(Rows from an object dataset)
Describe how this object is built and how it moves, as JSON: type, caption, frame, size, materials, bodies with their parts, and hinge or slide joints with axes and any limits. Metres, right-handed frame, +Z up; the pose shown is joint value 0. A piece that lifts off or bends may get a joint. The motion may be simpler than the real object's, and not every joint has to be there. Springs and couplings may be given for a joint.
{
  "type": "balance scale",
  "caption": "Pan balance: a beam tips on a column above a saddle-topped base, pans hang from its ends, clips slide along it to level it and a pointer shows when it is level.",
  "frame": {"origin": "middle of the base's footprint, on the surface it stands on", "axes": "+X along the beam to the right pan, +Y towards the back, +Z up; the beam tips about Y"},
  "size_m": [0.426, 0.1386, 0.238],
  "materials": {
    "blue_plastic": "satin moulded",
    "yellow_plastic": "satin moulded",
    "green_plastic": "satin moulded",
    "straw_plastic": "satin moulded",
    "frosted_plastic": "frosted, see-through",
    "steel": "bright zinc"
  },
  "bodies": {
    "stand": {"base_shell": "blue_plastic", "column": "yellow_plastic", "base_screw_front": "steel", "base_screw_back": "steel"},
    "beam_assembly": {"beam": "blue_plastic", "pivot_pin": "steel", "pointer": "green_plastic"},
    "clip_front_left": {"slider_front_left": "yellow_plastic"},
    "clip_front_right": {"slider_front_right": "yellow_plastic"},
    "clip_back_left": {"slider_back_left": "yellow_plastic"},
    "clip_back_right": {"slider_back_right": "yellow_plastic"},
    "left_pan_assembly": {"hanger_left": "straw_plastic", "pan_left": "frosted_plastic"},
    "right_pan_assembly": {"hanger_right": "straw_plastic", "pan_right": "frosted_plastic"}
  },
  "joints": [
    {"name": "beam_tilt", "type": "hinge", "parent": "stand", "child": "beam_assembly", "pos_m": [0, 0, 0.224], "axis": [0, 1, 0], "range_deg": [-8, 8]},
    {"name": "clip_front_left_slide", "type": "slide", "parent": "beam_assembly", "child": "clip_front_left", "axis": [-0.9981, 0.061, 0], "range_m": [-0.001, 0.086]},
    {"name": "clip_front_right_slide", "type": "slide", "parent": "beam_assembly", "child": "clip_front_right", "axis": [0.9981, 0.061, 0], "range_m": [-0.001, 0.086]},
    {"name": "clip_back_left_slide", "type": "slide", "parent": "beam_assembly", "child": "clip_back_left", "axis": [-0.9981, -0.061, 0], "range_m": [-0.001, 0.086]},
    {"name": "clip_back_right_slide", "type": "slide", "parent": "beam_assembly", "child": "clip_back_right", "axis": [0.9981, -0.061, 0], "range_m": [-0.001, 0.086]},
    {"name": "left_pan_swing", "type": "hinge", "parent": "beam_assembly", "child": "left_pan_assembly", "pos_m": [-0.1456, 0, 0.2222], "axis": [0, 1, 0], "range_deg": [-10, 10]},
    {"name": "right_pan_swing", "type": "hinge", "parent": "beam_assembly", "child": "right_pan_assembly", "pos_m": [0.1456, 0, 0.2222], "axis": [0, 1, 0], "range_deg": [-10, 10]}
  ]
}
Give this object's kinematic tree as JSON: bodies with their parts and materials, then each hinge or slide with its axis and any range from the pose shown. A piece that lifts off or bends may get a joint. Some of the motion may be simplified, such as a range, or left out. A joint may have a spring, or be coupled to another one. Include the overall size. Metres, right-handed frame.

# WHAT YOU WILL DO:
Within the listing above, copy each line that has the string "joints".

# IN RESPONSE:
Describe how this object is built and how it moves, as JSON: type, caption, frame, size, materials, bodies with their parts, and hinge or slide joints with axes and any limits. Metres, right-handed frame, +Z up; the pose shown is joint value 0. A piece that lifts off or bends may get a joint. The motion may be simpler than the real object's, and not every joint has to be there. Springs and couplings may be given for a joint.
  "joints": [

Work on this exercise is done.